I hope to take this tips into fundraising for the Wellspring for the World.

Learning to Manage

Social media is a tool to simplify work and engage in strong networking relationships.  Yet, The Networked Nonprofit included a whole chapter on how we can simplify our social media use.  I found the chapter the most beneficial so far.  Personally, I spend too much time on social media sites already.  I go from Facebook to Twitter to blogging then back to Facebook.  I find myself caught in an endless cycle or updating and replying. 

One of the major problems facing the nonprofit I’ve been working with(Wellspring for the World) is time.  They need the simplest form of social media to manage because they just don’t have the time or people to upkeep the many sites.  A great suggestion from the chapter was to leverage the network.  Social media was created to build relationships, and it would be wrong to not take advantage of them.  “All these organizations and people are right there, in the network, on LinkedIn and Facebook and Twitter, waiting to connect with and support an organization’s efforts.”(94) 

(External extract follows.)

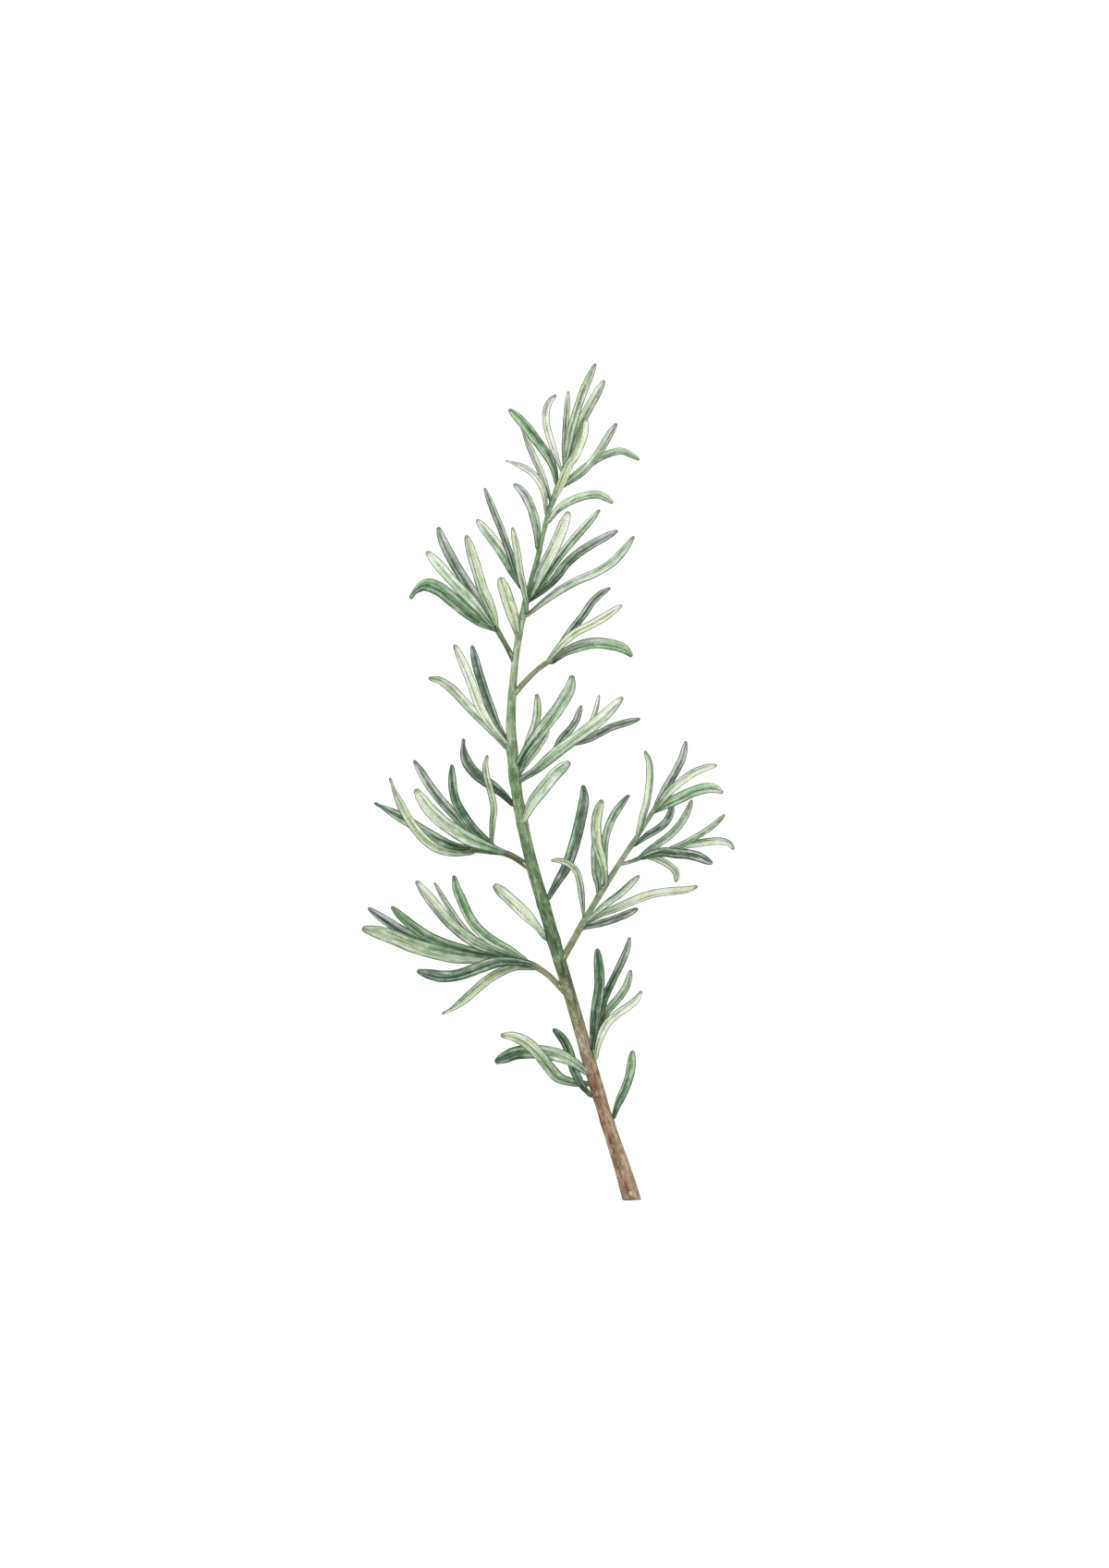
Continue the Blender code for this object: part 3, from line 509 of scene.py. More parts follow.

Before reading the chapter, I felt reluctant to suggest more social media sites, such as Twitter, for Wellspring to manage.  Also, they were hesitant about taking on more responsibilities that had the chance of being neglected.  However, after reading this chapter I know we are trying to place them in a better situation.  Twitter and Facebook are valuable because they are widely used and simple to connect to people willing to help.  If people aren’t informed about the organization, they don’t have the opportunity to help.

Lastly, The Networked Nonprofit makes it clear that social media should have its own place in the day.  It shouldn’t be something you log on to and sit at the screen carefully reading every update that appears.  Instead, an hour or so should be set aside in the morning and afternoon to update and check.  In this way, I hope Wellspring will see that managing social media sites doesn’t have to be scary.